John cuts through our crap and makes it clear: If we claim any relationship with God, yet act like every other pagan, we have no such relationship. Doesn’t matter what we claim. God’s influence should’ve transformed us and borne fruit. If it hasn’t, we don’t have him. Behavior implies salvation. No, we’re not saved by works, but when we lack the works, we have no evidence of salvation. Faith without works is dead. Jm 2.26

Those of us in relationship with God can’t be involved with the dark. We literally can’t: We’re surrounded by his light, which wipes it out. Our close proximity to God means any temptation the dark used to hold, isn’t there. Our focus is on God, only God. We see sin through his eyes: It’s small, stupid, unnatural, and foul.

Note how it’s not sin which hinders our relationships with God. It’s us. In order to be tempted by darkness, we gotta walk away from light. The light’s still there; God hasn’t gone anywhere, and he’s not leaving. He’s like the friend who still texts you even when you never text back. Even though you’re plotting to do all the things you promised him you’d never. Even after you did a few of ’em.

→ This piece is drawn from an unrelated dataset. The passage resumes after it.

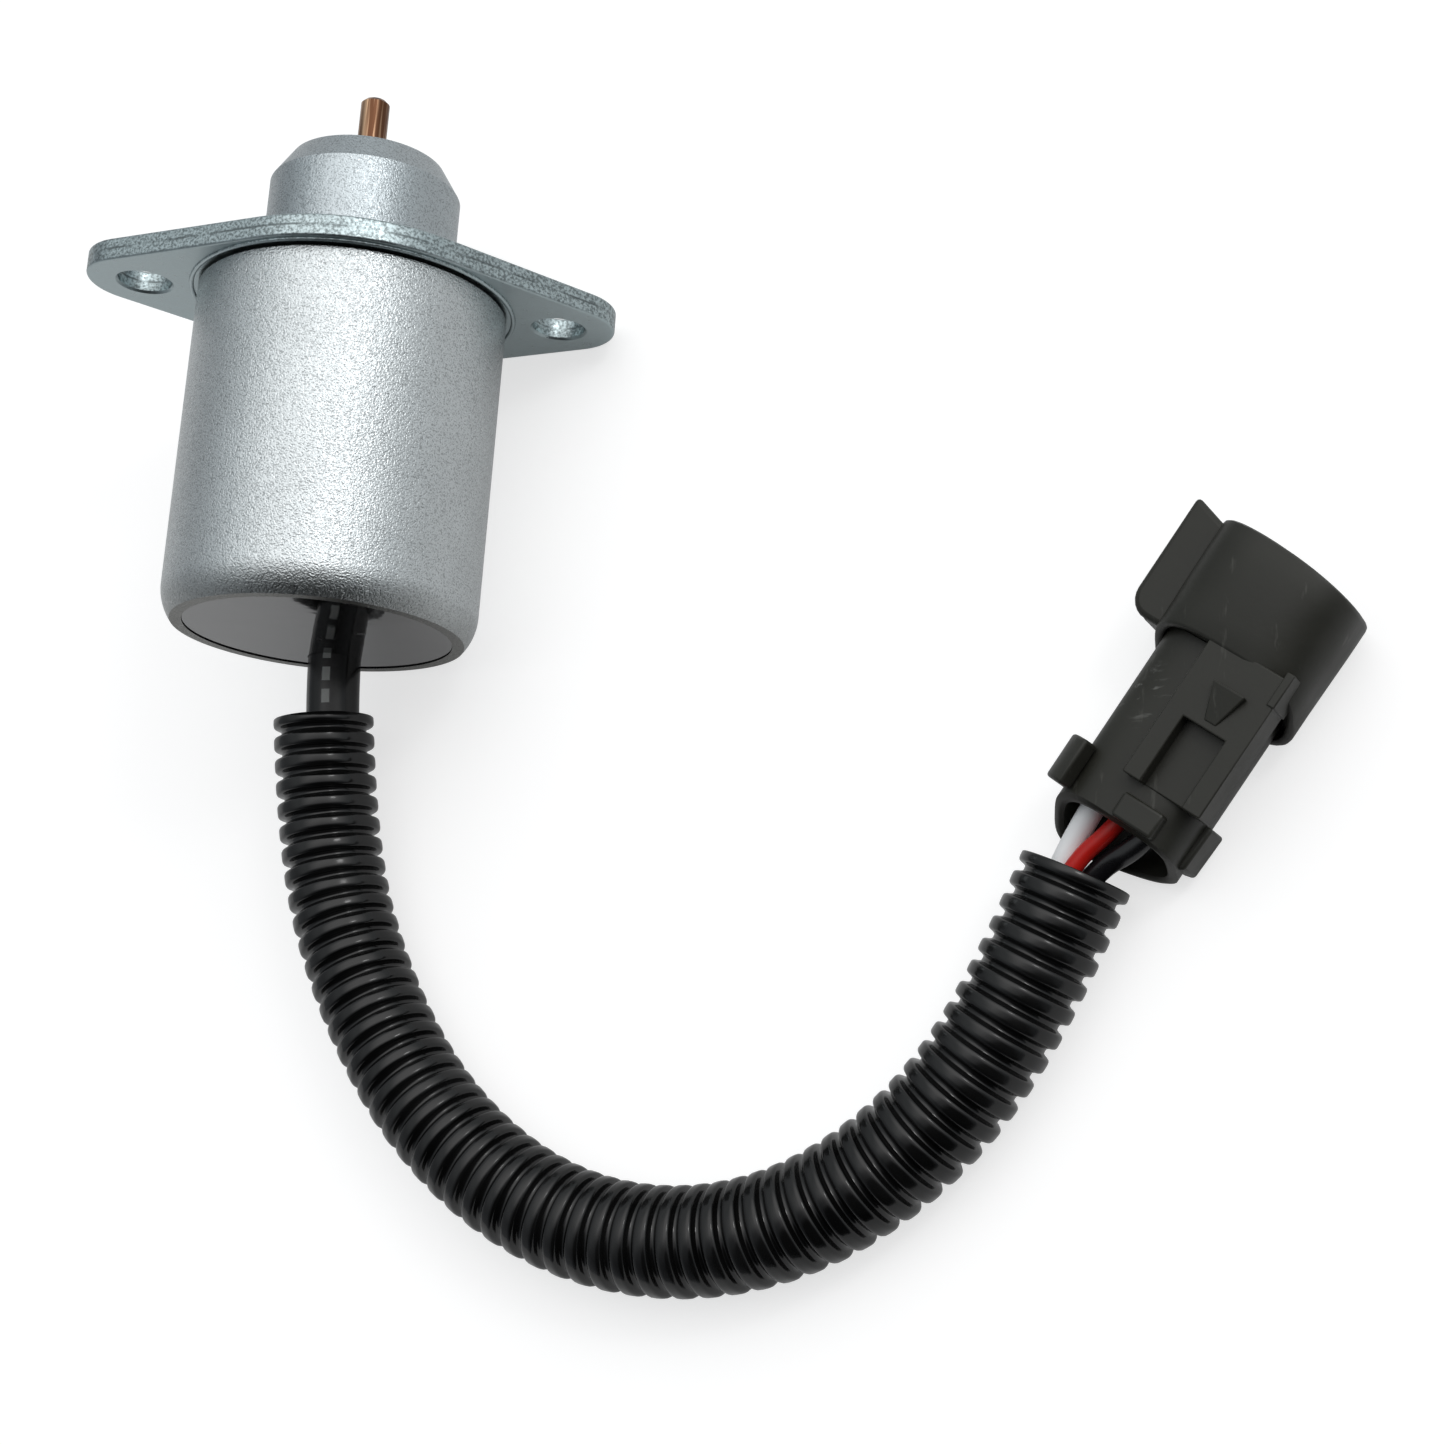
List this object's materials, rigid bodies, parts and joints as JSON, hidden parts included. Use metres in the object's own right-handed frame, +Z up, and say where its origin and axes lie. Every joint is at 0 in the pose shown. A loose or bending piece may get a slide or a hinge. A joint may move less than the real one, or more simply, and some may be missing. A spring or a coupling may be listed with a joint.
{
  "type": "fuel shutoff solenoid",
  "caption": "Pull-in fuel shutoff solenoid: cylindrical case on a two-hole lozenge flange, sprung push rod, and a lead in corrugated conduit ending in a latching plug.",
  "frame": {"origin": "on the plunger's axis, on the flange's front mounting face", "axes": "+Y along the plunger's axis out of the nose, +Z up from the table that the part lies on, +X to the right of +Y as seen from above"},
  "size_m": [0.1644, 0.1586, 0.0454],
  "materials": {
    "zinc_case": "fine blasted zinc plate",
    "zinc_flange": "smooth blue zinc plate",
    "zinc_nose": "fine blasted zinc plate",
    "bronze": "turned bronze",
    "brass_tube": "drawn brass",
    "insulation": "insulating film",
    "bobbin_plastic": "moulded nylon",
    "copper_wire": "enamelled copper",
    "soft_iron": "machined iron",
    "potting_resin": "smooth cast resin",
    "plated_iron": "nickel plated iron",
    "coppered_rod": "ground, coppered steel",
    "spring_steel": "spring wire",
    "conduit_black": "semi-gloss corrugated plastic",
    "sleeve_black": "glossy heat-shrunk sleeve",
    "wire_white": "smooth insulation",
    "wire_red": "smooth insulation",
    "wire_black": "smooth insulation",
    "plug_plastic": "glass-filled nylon, scuffed",
    "seal_rubber": "silicone rubber",
    "tinned_brass": "tin plated"
  },
  "bodies": {
    "solenoid": {"case_shell": "zinc_case", "mounting_flange": "zinc_flange", "nose_boss": "zinc_nose", "rod_bush": "bronze", "guide_tube": "brass_tube", "insulating_washer": "insulation", "coil_bobbin": "bobbin_plastic", "pull_winding": "copper_wire", "hold_winding": "copper_wire", "winding_wrap": "insulation", "rear_plate": "soft_iron", "rear_pole": "soft_iron", "stop_washer": "brass_tube", "potting_fill": "potting_resin", "return_spring": "spring_steel", "conduit": "conduit_black", "cable_sleeve": "sleeve_black", "white_wire": "wire_white", "red_wire": "wire_red", "black_wire": "wire_black", "connector_housing": "plug_plastic", "rear_retainer": "plug_plastic", "wire_seal_1": "seal_rubber", "terminal_pin_1": "tinned_brass", "wire_seal_2": "seal_rubber", "terminal_pin_2": "tinned_brass", "wire_seal_3": "seal_rubber", "terminal_pin_3": "tinned_brass"},
    "plunger": {"plunger_core": "plated_iron", "push_rod": "coppered_rod"}
  },
  "joints": [
    {"name": "plunger_slide", "type": "slide", "parent": "solenoid", "child": "plunger", "axis": [0, -1, 0], "range_m": [0, 0.0083], "stiffness_N_per_m": 600, "springref_m": -0.01, "deforming": ["return_spring"]}
  ]
}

We need to stop reducing our relationship with God to this contractual “I call you Lord and you get me saved” deal. God doesn’t want a business arrangement. He wants children. He wants a real relationship, not an acquaintanceship with frequent name-dropping, where our testimonies consist of God-trivia instead of something we actually did together. (And not something we did together decades ago, ’cause there’s been nothing since.) That’s no relationship. It’s hardly a relationship worth appealing to at the Last Judgment. Yet many of us will try… and sadly for some it won’t work.